While there is an encouraging trend towards greater use of qualitative methods in funding applications - evident particularly in the growth of mixed methods research - the focus remains mostly on using familiar methods of interviews or focus groups. Far less consideration is given to the value of utilising methods such as ethnographic approaches, linguistic analyses, participatory designs, and creative methods - and yet, a rapid search of the NIHR Funding and Awards database has highlighted projects that are demonstrating ways in which these more innovative designs can ‘reach the parts’ that traditional methods cannot.
For example, an NIHR Research for Patient Benefit funded study of doctor-patient communication in oncology demonstrated how Conversation Analysis of recorded consultations enabled researchers to study the micro-dynamics of the in-situ consultation process, enriching interview data of patients’ and doctors’ perceptions of that process.
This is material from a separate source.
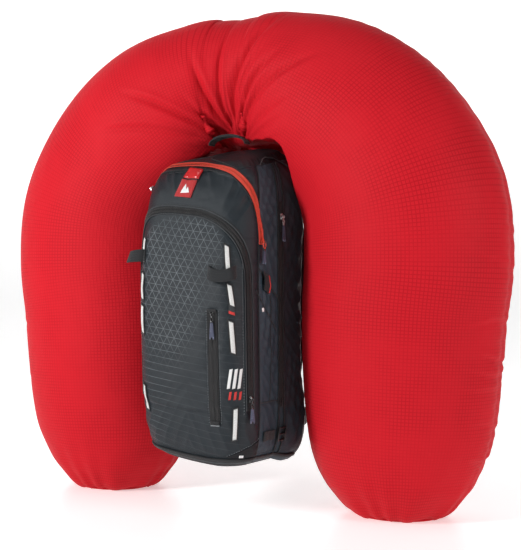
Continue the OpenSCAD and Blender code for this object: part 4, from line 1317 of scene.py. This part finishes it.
def make_sliders():
    finishes = {"gloss": (GLOSS_BLACK, "zip_black"), "steel": (STEEL, "steel"),
                "orange": (ORANGE_PLASTIC, "zip_orange")}
    for stem, (body, at, look, length) in SLIDERS.items():
        axes = pack_place(*at)
        finish, slot = finishes[look]
        piece(f"{stem}_slider_body", placed(slider_part(), *axes), finish, f"{body}_slider",
              [f"{stem}_slider"])
        eye, grip = pull_parts(length)
        metal_look = STEEL if look == "steel" else GLOSS_BLACK
        piece(f"{stem}_pull_tab", placed(eye, *axes), metal_look, f"{body}_pull",
              [f"{stem}_pull"])
        piece(f"{stem}_pull_grip", placed(grip, *axes), LAVENDER, f"{body}_pull")


# Soft pads ---------------------------------------------------------------------------------------
def remeshed(obj, size):
    mod = obj.modifiers.new("remesh", "REMESH")
    mod.mode = "VOXEL"
    mod.voxel_size = size
    mod.use_smooth_shade = True
    bake(obj)


def bake(obj):
    deps = bpy.context.evaluated_depsgraph_get()
    mesh = bpy.data.meshes.new_from_object(obj.evaluated_get(deps))
    obj.modifiers.clear()
    obj.data = mesh


CLOTH = {"quality": 5, "mass": 0.3, "tension_stiffness": 12, "compression_stiffness": 12,
         "shear_stiffness": 6, "bending_stiffness": 0.6, "use_pressure": True}
PUFF_FRAMES = 20


def puff(obj, held, pressure, cap):
    """Blows a closed cloth up from inside and keeps the result, with no move above cap.

    held(co) picks the vertices that stay where they are.
    """
    co = np.zeros(len(obj.data.vertices) * 3)
    obj.data.vertices.foreach_get("co", co)
    co = co.reshape(-1, 3)
    group = obj.vertex_groups.new(name="held")
    group.add([int(i) for i in np.flatnonzero(held(co))], 1.0, "ADD")
    cloth = obj.modifiers.new("cloth", "CLOTH")
    settings = cloth.settings
    for option, value in CLOTH.items():
        setattr(settings, option, value)
    settings.uniform_pressure_force = pressure
    settings.effector_weights.gravity = 0
    settings.vertex_group_mass = "held"
    cloth.point_cache.frame_start = 1
    cloth.point_cache.frame_end = PUFF_FRAMES
    scene = bpy.context.scene
    for frame_number in range(1, PUFF_FRAMES + 1):
        scene.frame_set(frame_number)
    deps = bpy.context.evaluated_depsgraph_get()
    blown = np.zeros(len(co) * 3)
    obj.evaluated_get(deps).data.vertices.foreach_get("co", blown)
    move = blown.reshape(-1, 3) - co
    size = np.linalg.norm(move, axis=1, keepdims=True)
    move *= np.minimum(1, cap / np.maximum(size, TINY))
    obj.modifiers.clear()
    obj.vertex_groups.clear()
    obj.data.vertices.foreach_set("co", (co + move).ravel())
    obj.data.update()
    scene.frame_set(1)


def soften(obj):
    mod = obj.modifiers.new("smooth", "SMOOTH")
    mod.factor = 0.5
    mod.iterations = 4
    sub = obj.modifiers.new("fine", "SUBSURF")
    sub.levels = sub.render_levels = 1


def pad(name, part, material, body, replaces, held, voxel=0.005, pressure=4.0, cap=0.005):
    obj = new_object(name, *part)
    fix_normals(obj)
    remeshed(obj, voxel)
    puff(obj, held, pressure, cap)
    soften(obj)
    obj.data.materials.clear()
    obj.data.polygons.foreach_set("use_smooth", [True] * len(obj.data.polygons))
    fitted(obj, material, body, replaces)


def plate_part(width, height, thick, radius, y0, z0):
    """An upright rounded plate between y0 and y0 + thick, centred on z0."""
    ring = np.array(rounded(width / 2 - radius, height / 2 - radius, radius, 8))
    n = len(ring)
    layers = [np.stack([ring[:, 0], np.full(n, y), z0 + ring[:, 1]], 1) for y in (y0, y0 + thick)]
    faces = [(i, (i + 1) % n, (i + 1) % n + n, i + n) for i in range(n)]
    faces += [tuple(range(n - 1, -1, -1)), tuple(range(n, 2 * n))]
    verts = np.concatenate(layers)
    return verts, faces, verts[:, [0, 2]]


STRAP_POINTS = np.array([
    (46, 42, 512), (50, 43, 540), (56, 58, 560), (62, 84, 545), (68, 98, 500), (74, 102, 450),
    (82, 98, 400), (92, 84, 350), (100, 70, 318),
]) * MM
WING_POINTS = np.array([
    (98, 34, 158), (101, 48, 159), (101, 66, 160), (93, 88, 162), (78, 106, 164), (56, 118, 166),
]) * MM
STRAP_W = 56 * MM
STRAP_T = 11 * MM
FOAM_Y = BACK_Y + 0.6 * MM
FOAM_T = 14 * MM


def mirrored(part, k):
    v, f, t = part
    return v * np.array([k, 1, 1]), f, t


def strap_frames():
    path = catmull(STRAP_POINTS, 8)
    t = unit(np.gradient(path, axis=0))
    out = -np.stack([0 * t[:, 0], t[:, 2], -t[:, 1]], 1)
    return path, out


def near_line(co, line, reach):
    """True for the points within reach of a line of points."""
    best = np.full(len(co), FAR)
    for p in line:
        best = np.minimum(best, np.linalg.norm(co - p, axis=1))
    return best < reach


def make_harness():
    path, out = strap_frames()
    side, _, o = frames_along(path, out)
    for name, k in SIDES:
        flip = np.array([k, 1, 1])
        edges = np.concatenate([(path + side * e * STRAP_W / 2 + o * STRAP_T / 2) * flip
                                for e in (-1, 1)])
        foam = mirrored(swept(path, out, band_profile(STRAP_W, STRAP_T, 3 * MM)), k)
        pad(f"strap_pad_{name}", foam, GREY_FOAM, "pack", [f"shoulder_strap_{name}"],
            lambda co, e=edges: near_line(co, e, 6.5 * MM), 0.0045)
        cover = strap(path + o * (STRAP_T + 3.6 * MM), out, 25, 1.8)
        bindings = [strap(path + side * e * (STRAP_W / 2 + 0.6 * MM) + o * (STRAP_T / 2 - 1.6 * MM),
                          out, 2.4, 4.4) for e in (-1, 1)]
        piece(f"strap_cover_{name}", mirrored(cover, k), WEBBING, "pack")
        piece(f"strap_binding_{name}", mirrored(merge(bindings), k), ELASTIC, "pack")
    back = plate_part(196 * MM, 386 * MM, FOAM_T, 24 * MM, FOAM_Y, 0.322)
    pad("back_pad", back, FOAM, "pack", ["back_panel"],
        lambda co: (np.abs(np.abs(co[:, 0]) - 0.032) < 3.5 * MM) | (co[:, 1] < FOAM_Y + 3 * MM)
        | (np.abs(co[:, 2] - 0.385) < 3.0 * MM) | (np.abs(co[:, 2] - 0.250) < 3.0 * MM)
        | (np.abs(co[:, 0]) > 0.094), 0.0055, 5.0, 0.006)
    lumbar = plate_part(150 * MM, 90 * MM, 18 * MM, 20 * MM, FOAM_Y + FOAM_T + 0.4 * MM, 0.160)
    pad("lumbar_cushion", lumbar, GREY_FOAM, "pack", ["lumbar_pad"],
        lambda co: (co[:, 1] < FOAM_Y + FOAM_T + 4 * MM) | (np.abs(co[:, 0]) < 2.6 * MM), 0.0045,
        5.0, 0.004)
    make_wings()
    make_webbing()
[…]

A study currently funded by the NIHR Policy Research Programme is using Photovoice, a creative participatory research method that enables research participants to express themselves visually instead of only verbally through interviews. The aim of the study is to better understand ethnically-diverse service users’, carers’ and professionals’ explanations for the causes of - and preventive approaches to reduce - compulsory admissions in adult mental health services.
Another study, funded by an NIHR Career Development Award, is an in-depth ethnographic case study of patients’ and professionals’ experiences and practices of polypharmacy (where patients with multimorbidity are prescribed a number of different medications). It uses Video-Reflexive Ethnography, an approach that enables clinicians to reflect and feedback on their video-recorded consultations, to inform development of evidence-based resources to increase clinicians' confidence in managing polypharmacy, and patient resources to promote public understanding.
These are just three examples of the rich potential of qualitative methods that go beyond the standard, conventional ones of interviews and focus groups. And whilst there is sometimes still a sense in the overall landscape of health research that qualitative research plays second fiddle to the positivist methodologies of trials, the ‘take home’ message of this blog is that there is growing support, both in terms of NIHR funding and expert advice from the Research Design Service (RDS), for those researchers wanting to branch out and explore innovative ways of addressing important research questions about the detail of social and communicative practices.
This year NIHR has launched a qualitative workstream of the Methodology Incubator, aimed at supporting researchers’ training and development and increasing research capacity.
Another useful resource for researchers interested in extending their knowledge and use of qualitative research methods is the Qualitative Applied Health Research Centre at King’s College London.
And finally, RDS specialist advisers, have recently produced a list of useful resources on innovative qualitative methods, providing links to online training materials, recommended readings and toolkits.